■ Task to complete
Locate, in the data below, the line that contains "outer_cover();" and the line that contains "low, high = Vector((1e9,)"; reproduce exactly those two lines and every line between them, nothing more.

# # # # #

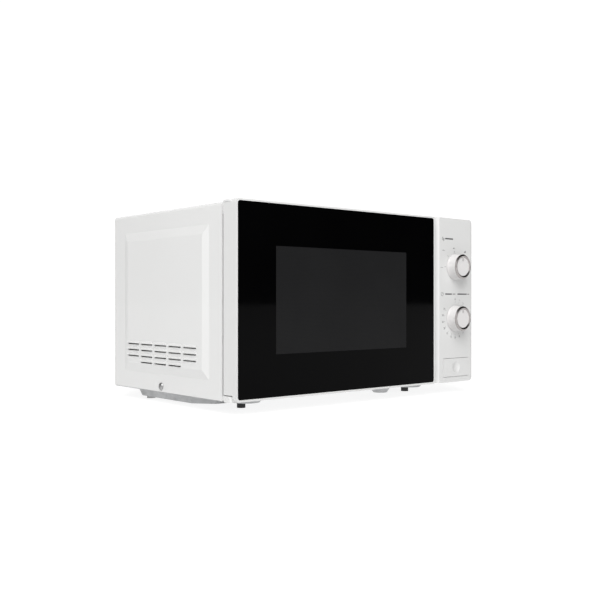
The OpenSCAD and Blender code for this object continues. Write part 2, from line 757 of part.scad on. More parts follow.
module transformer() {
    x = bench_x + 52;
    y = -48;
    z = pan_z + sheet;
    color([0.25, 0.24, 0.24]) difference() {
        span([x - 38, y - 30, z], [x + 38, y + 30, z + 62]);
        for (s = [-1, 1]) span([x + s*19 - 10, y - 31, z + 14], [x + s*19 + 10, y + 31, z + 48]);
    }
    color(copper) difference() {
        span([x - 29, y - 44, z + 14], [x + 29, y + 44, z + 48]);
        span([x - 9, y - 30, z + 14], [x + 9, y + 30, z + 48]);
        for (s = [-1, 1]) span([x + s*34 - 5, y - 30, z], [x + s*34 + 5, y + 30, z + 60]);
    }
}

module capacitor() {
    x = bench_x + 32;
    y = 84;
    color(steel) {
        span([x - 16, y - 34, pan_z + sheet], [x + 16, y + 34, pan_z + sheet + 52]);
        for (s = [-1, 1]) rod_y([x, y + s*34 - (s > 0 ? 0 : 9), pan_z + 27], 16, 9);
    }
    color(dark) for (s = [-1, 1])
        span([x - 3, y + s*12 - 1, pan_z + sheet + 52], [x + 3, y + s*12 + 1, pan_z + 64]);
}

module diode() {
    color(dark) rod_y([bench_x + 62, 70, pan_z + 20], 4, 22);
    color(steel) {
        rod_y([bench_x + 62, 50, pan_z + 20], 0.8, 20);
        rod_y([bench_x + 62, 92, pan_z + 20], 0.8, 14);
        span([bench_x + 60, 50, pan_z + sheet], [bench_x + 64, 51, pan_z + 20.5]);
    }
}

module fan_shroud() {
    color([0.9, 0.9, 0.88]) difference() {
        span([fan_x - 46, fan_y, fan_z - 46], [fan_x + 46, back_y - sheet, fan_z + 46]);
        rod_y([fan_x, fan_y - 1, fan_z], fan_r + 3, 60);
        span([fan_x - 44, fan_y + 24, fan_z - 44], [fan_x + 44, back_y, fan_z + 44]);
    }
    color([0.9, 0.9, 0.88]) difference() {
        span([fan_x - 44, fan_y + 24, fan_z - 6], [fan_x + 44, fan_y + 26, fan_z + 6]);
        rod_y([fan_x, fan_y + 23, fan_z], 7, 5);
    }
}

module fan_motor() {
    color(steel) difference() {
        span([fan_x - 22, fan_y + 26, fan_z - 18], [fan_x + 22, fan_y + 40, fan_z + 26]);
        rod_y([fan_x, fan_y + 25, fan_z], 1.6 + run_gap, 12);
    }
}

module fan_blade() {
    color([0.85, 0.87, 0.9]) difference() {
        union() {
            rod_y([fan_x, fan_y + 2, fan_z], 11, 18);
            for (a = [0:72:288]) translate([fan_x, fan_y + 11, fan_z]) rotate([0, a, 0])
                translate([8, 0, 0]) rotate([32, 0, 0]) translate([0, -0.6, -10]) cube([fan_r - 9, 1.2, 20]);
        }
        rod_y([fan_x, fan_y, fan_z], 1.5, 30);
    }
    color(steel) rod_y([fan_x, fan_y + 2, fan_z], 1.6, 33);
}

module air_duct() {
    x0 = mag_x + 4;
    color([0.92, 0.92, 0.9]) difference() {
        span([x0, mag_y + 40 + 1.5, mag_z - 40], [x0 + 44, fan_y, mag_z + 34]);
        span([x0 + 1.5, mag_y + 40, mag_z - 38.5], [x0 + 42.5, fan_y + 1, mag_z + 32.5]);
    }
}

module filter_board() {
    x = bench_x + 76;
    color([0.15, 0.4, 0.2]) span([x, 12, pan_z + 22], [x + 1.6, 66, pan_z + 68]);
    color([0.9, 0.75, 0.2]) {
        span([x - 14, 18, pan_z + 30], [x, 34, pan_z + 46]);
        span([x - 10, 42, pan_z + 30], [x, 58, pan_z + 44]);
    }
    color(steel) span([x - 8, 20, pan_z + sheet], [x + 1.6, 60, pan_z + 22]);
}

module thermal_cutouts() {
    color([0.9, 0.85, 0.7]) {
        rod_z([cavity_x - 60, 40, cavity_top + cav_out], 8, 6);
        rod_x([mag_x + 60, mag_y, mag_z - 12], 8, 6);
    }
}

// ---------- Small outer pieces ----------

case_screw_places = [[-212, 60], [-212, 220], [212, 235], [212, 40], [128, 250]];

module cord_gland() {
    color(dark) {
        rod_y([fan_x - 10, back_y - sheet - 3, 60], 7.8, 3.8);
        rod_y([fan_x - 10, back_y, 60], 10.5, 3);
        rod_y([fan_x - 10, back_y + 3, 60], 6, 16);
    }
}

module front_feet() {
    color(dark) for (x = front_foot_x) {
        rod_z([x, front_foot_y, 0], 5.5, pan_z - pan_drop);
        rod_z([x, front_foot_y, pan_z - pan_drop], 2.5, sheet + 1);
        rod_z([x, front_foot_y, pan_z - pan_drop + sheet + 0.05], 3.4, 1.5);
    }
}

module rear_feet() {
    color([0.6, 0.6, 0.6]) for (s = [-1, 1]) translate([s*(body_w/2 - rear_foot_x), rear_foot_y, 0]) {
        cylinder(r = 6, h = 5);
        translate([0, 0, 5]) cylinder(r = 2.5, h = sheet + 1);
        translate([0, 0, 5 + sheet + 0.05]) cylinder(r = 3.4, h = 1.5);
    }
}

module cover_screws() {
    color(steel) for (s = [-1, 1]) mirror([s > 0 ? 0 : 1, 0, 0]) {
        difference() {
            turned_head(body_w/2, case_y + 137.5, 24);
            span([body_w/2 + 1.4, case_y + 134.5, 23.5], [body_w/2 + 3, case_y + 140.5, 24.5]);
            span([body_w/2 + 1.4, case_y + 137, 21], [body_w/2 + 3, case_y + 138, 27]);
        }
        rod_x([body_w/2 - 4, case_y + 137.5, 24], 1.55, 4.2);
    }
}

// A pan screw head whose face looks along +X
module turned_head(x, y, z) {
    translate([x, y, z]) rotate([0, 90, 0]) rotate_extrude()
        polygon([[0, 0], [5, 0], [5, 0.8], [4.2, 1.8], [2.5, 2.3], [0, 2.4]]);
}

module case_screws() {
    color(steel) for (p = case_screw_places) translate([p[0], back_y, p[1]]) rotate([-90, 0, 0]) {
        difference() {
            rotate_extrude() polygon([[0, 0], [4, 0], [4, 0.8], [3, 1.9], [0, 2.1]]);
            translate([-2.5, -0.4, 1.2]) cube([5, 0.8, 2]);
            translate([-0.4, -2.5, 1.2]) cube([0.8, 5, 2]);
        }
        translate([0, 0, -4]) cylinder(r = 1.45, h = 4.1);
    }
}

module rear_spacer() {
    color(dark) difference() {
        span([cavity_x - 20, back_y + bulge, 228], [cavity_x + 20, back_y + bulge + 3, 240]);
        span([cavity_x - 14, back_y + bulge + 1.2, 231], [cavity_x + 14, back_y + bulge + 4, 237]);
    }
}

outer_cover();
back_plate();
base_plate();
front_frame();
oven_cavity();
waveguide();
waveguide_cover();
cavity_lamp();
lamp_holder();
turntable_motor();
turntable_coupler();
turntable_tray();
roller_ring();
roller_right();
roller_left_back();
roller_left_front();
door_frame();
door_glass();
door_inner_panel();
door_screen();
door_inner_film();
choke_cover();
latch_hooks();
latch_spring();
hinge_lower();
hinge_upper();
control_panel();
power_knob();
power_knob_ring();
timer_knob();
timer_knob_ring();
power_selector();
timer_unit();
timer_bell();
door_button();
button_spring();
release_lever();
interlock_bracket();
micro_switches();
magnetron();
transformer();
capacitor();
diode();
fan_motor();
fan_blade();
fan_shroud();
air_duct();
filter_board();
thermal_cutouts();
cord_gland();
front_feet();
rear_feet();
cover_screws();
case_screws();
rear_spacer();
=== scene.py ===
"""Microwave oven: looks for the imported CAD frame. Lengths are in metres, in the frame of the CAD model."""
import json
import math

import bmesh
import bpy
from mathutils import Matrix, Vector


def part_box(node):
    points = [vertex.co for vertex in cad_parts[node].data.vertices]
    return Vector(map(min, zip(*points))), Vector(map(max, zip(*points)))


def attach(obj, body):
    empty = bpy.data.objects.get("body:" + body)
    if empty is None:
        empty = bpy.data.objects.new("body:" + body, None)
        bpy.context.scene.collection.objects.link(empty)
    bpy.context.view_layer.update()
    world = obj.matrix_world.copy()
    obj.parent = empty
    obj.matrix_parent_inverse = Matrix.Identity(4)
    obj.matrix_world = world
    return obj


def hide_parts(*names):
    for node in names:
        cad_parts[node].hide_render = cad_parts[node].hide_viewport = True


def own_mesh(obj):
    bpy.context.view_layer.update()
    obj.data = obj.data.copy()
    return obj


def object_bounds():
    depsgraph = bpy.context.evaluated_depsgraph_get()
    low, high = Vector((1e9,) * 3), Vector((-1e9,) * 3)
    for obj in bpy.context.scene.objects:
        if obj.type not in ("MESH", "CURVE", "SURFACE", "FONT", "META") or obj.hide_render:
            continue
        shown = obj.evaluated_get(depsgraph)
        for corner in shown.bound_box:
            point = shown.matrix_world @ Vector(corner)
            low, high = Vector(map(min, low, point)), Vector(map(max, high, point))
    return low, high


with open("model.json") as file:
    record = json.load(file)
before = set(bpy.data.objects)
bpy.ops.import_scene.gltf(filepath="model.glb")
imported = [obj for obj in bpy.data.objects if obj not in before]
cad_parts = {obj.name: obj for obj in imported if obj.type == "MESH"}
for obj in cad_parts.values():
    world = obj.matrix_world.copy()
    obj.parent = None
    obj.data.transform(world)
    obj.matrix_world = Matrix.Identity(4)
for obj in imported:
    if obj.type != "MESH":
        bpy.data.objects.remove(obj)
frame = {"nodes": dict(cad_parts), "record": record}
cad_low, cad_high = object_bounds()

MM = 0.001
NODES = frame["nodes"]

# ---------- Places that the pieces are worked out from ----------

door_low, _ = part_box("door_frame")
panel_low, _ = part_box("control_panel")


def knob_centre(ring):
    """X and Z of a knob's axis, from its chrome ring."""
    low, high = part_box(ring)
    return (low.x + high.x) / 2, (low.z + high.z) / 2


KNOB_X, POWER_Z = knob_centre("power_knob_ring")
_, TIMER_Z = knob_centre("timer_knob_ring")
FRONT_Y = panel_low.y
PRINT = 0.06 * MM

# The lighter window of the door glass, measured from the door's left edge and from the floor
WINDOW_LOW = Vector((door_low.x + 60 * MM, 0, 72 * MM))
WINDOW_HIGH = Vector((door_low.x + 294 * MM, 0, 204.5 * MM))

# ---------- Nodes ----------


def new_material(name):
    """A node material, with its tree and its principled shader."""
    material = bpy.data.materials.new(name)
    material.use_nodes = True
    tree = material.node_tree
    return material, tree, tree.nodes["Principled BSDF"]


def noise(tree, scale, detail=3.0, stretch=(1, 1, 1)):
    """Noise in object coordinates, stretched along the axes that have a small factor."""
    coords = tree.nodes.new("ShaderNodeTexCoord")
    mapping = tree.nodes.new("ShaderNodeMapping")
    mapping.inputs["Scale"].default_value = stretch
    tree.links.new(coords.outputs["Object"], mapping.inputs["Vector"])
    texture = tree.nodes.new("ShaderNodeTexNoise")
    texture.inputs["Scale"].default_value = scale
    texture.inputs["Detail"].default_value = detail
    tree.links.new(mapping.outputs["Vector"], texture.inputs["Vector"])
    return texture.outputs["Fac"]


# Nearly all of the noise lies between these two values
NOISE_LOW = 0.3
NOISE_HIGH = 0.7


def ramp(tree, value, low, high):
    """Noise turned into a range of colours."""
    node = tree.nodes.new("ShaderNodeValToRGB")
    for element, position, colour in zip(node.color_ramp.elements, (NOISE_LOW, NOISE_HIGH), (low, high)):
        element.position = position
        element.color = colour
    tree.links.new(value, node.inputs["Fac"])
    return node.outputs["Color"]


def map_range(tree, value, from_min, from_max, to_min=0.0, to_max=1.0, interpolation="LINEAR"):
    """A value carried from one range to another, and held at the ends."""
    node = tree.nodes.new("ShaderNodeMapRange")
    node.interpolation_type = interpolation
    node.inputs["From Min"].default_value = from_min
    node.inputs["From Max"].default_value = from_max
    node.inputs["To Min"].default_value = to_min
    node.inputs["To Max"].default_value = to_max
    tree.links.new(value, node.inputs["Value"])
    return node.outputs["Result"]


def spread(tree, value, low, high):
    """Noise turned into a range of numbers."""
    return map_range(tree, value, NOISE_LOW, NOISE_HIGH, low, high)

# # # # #

■ Output of the task
outer_cover();
back_plate();
base_plate();
front_frame();
oven_cavity();
waveguide();
waveguide_cover();
cavity_lamp();
lamp_holder();
turntable_motor();
turntable_coupler();
turntable_tray();
roller_ring();
roller_right();
roller_left_back();
roller_left_front();
door_frame();
door_glass();
door_inner_panel();
door_screen();
door_inner_film();
choke_cover();
latch_hooks();
latch_spring();
hinge_lower();
hinge_upper();
control_panel();
power_knob();
power_knob_ring();
timer_knob();
timer_knob_ring();
power_selector();
timer_unit();
timer_bell();
door_button();
button_spring();
release_lever();
interlock_bracket();
micro_switches();
magnetron();
transformer();
capacitor();
diode();
fan_motor();
fan_blade();
fan_shroud();
air_duct();
filter_board();
thermal_cutouts();
cord_gland();
front_feet();
rear_feet();
cover_screws();
case_screws();
rear_spacer();
=== scene.py ===
"""Microwave oven: looks for the imported CAD frame. Lengths are in metres, in the frame of the CAD model."""
import json
import math

import bmesh
import bpy
from mathutils import Matrix, Vector


def part_box(node):
    points = [vertex.co for vertex in cad_parts[node].data.vertices]
    return Vector(map(min, zip(*points))), Vector(map(max, zip(*points)))


def attach(obj, body):
    empty = bpy.data.objects.get("body:" + body)
    if empty is None:
        empty = bpy.data.objects.new("body:" + body, None)
        bpy.context.scene.collection.objects.link(empty)
    bpy.context.view_layer.update()
    world = obj.matrix_world.copy()
    obj.parent = empty
    obj.matrix_parent_inverse = Matrix.Identity(4)
    obj.matrix_world = world
    return obj


def hide_parts(*names):
    for node in names:
        cad_parts[node].hide_render = cad_parts[node].hide_viewport = True


def own_mesh(obj):
    bpy.context.view_layer.update()
    obj.data = obj.data.copy()
    return obj


def object_bounds():
    depsgraph = bpy.context.evaluated_depsgraph_get()
    low, high = Vector((1e9,) * 3), Vector((-1e9,) * 3)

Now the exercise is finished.